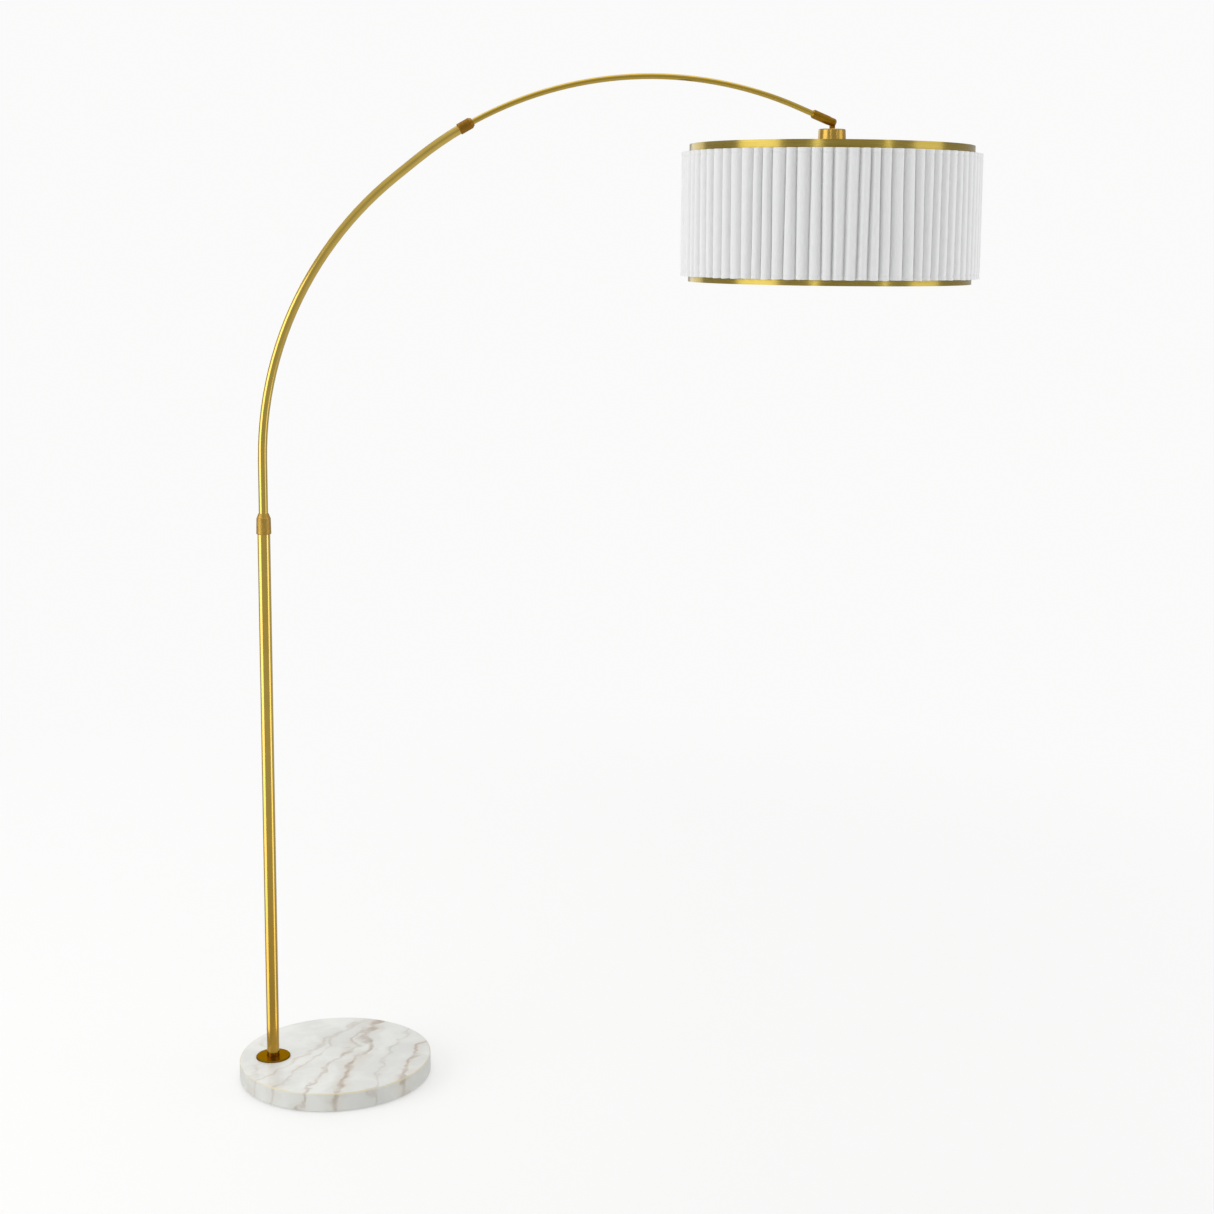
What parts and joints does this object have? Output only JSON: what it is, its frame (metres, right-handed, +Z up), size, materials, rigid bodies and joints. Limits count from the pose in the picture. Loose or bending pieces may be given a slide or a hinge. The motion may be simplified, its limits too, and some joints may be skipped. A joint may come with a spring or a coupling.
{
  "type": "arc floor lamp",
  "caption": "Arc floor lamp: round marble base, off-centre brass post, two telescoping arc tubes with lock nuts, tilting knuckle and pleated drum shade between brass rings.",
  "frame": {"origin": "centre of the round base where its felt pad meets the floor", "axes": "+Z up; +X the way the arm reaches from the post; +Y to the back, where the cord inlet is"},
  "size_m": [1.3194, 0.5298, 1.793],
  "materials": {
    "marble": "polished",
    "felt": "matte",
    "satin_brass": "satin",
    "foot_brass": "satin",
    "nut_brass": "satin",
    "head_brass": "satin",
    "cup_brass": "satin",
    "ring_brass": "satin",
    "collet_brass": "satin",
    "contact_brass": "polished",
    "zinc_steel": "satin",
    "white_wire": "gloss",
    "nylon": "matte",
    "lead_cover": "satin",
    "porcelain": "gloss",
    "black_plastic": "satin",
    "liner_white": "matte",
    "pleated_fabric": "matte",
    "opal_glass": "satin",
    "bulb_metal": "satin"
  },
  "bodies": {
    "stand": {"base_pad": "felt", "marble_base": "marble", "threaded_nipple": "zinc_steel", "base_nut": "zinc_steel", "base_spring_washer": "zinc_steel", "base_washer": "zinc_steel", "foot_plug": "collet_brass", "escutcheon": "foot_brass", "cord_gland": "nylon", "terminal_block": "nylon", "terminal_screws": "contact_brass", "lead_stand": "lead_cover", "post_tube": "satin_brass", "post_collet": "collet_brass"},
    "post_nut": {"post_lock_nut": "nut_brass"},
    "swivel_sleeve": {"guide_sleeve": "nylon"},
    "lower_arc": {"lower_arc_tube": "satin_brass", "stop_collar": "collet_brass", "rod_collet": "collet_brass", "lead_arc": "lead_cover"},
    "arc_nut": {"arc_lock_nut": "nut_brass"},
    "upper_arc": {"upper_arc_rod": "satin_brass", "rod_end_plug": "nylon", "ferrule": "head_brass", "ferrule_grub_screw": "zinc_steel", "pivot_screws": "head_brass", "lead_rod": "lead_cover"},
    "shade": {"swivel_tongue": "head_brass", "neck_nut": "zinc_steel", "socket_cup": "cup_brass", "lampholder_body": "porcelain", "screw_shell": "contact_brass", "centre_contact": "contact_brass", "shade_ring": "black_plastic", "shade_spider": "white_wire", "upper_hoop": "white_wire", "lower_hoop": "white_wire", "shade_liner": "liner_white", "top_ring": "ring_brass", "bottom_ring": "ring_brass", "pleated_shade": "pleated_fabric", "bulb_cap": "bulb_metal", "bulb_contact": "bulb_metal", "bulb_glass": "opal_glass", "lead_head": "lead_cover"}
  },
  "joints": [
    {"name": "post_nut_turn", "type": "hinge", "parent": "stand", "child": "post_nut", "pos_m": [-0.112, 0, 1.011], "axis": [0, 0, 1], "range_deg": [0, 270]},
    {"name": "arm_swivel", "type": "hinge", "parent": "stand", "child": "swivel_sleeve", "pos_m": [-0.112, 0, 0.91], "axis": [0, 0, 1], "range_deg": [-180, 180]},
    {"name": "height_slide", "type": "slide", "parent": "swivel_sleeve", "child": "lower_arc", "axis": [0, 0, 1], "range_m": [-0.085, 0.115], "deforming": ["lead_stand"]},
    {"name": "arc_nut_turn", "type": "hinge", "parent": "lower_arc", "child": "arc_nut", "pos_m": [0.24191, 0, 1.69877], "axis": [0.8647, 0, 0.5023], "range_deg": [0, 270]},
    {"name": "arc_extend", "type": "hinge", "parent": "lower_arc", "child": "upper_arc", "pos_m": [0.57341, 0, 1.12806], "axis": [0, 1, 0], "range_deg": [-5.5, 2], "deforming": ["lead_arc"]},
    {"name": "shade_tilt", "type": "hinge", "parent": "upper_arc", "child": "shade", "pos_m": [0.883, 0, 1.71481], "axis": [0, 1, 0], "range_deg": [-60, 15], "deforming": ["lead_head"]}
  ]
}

::::::::

Your task is to repeat the data exactly; please include every line.

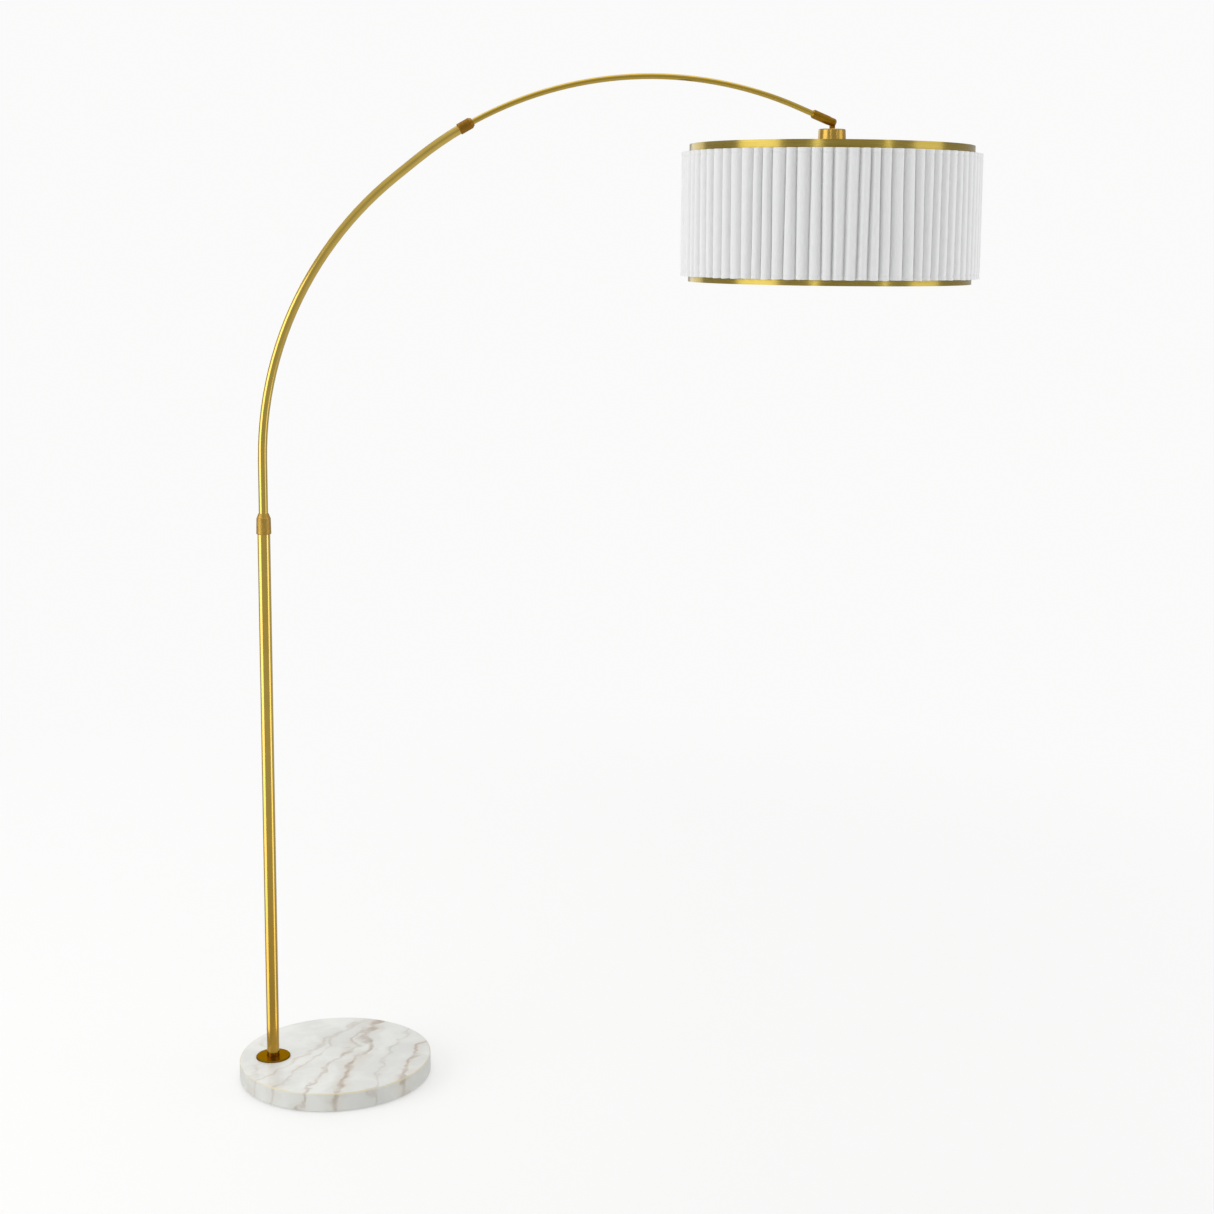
What parts and joints does this object have? Output only JSON: what it is, its frame (metres, right-handed, +Z up), size, materials, rigid bodies and joints. Limits count from the pose in the picture. Loose or bending pieces may be given a slide or a hinge. The motion may be simplified, its limits too, and some joints may be skipped. A joint may come with a spring or a coupling.
{
  "type": "arc floor lamp",
  "caption": "Arc floor lamp: round marble base, off-centre brass post, two telescoping arc tubes with lock nuts, tilting knuckle and pleated drum shade between brass rings.",
  "frame": {"origin": "centre of the round base where its felt pad meets the floor", "axes": "+Z up; +X the way the arm reaches from the post; +Y to the back, where the cord inlet is"},
  "size_m": [1.3194, 0.5298, 1.793],
  "materials": {
    "marble": "polished",
    "felt": "matte",
    "satin_brass": "satin",
    "foot_brass": "satin",
    "nut_brass": "satin",
    "head_brass": "satin",
    "cup_brass": "satin",
    "ring_brass": "satin",
    "collet_brass": "satin",
    "contact_brass": "polished",
    "zinc_steel": "satin",
    "white_wire": "gloss",
    "nylon": "matte",
    "lead_cover": "satin",
    "porcelain": "gloss",
    "black_plastic": "satin",
    "liner_white": "matte",
    "pleated_fabric": "matte",
    "opal_glass": "satin",
    "bulb_metal": "satin"
  },
  "bodies": {
    "stand": {"base_pad": "felt", "marble_base": "marble", "threaded_nipple": "zinc_steel", "base_nut": "zinc_steel", "base_spring_washer": "zinc_steel", "base_washer": "zinc_steel", "foot_plug": "collet_brass", "escutcheon": "foot_brass", "cord_gland": "nylon", "terminal_block": "nylon", "terminal_screws": "contact_brass", "lead_stand": "lead_cover", "post_tube": "satin_brass", "post_collet": "collet_brass"},
    "post_nut": {"post_lock_nut": "nut_brass"},
    "swivel_sleeve": {"guide_sleeve": "nylon"},
    "lower_arc": {"lower_arc_tube": "satin_brass", "stop_collar": "collet_brass", "rod_collet": "collet_brass", "lead_arc": "lead_cover"},
    "arc_nut": {"arc_lock_nut": "nut_brass"},
    "upper_arc": {"upper_arc_rod": "satin_brass", "rod_end_plug": "nylon", "ferrule": "head_brass", "ferrule_grub_screw": "zinc_steel", "pivot_screws": "head_brass", "lead_rod": "lead_cover"},
    "shade": {"swivel_tongue": "head_brass", "neck_nut": "zinc_steel", "socket_cup": "cup_brass", "lampholder_body": "porcelain", "screw_shell": "contact_brass", "centre_contact": "contact_brass", "shade_ring": "black_plastic", "shade_spider": "white_wire", "upper_hoop": "white_wire", "lower_hoop": "white_wire", "shade_liner": "liner_white", "top_ring": "ring_brass", "bottom_ring": "ring_brass", "pleated_shade": "pleated_fabric", "bulb_cap": "bulb_metal", "bulb_contact": "bulb_metal", "bulb_glass": "opal_glass", "lead_head": "lead_cover"}
  },
  "joints": [
    {"name": "post_nut_turn", "type": "hinge", "parent": "stand", "child": "post_nut", "pos_m": [-0.112, 0, 1.011], "axis": [0, 0, 1], "range_deg": [0, 270]},
    {"name": "arm_swivel", "type": "hinge", "parent": "stand", "child": "swivel_sleeve", "pos_m": [-0.112, 0, 0.91], "axis": [0, 0, 1], "range_deg": [-180, 180]},
    {"name": "height_slide", "type": "slide", "parent": "swivel_sleeve", "child": "lower_arc", "axis": [0, 0, 1], "range_m": [-0.085, 0.115], "deforming": ["lead_stand"]},
    {"name": "arc_nut_turn", "type": "hinge", "parent": "lower_arc", "child": "arc_nut", "pos_m": [0.24191, 0, 1.69877], "axis": [0.8647, 0, 0.5023], "range_deg": [0, 270]},
    {"name": "arc_extend", "type": "hinge", "parent": "lower_arc", "child": "upper_arc", "pos_m": [0.57341, 0, 1.12806], "axis": [0, 1, 0], "range_deg": [-5.5, 2], "deforming": ["lead_arc"]},
    {"name": "shade_tilt", "type": "hinge", "parent": "upper_arc", "child": "shade", "pos_m": [0.883, 0, 1.71481], "axis": [0, 1, 0], "range_deg": [-60, 15], "deforming": ["lead_head"]}
  ]
}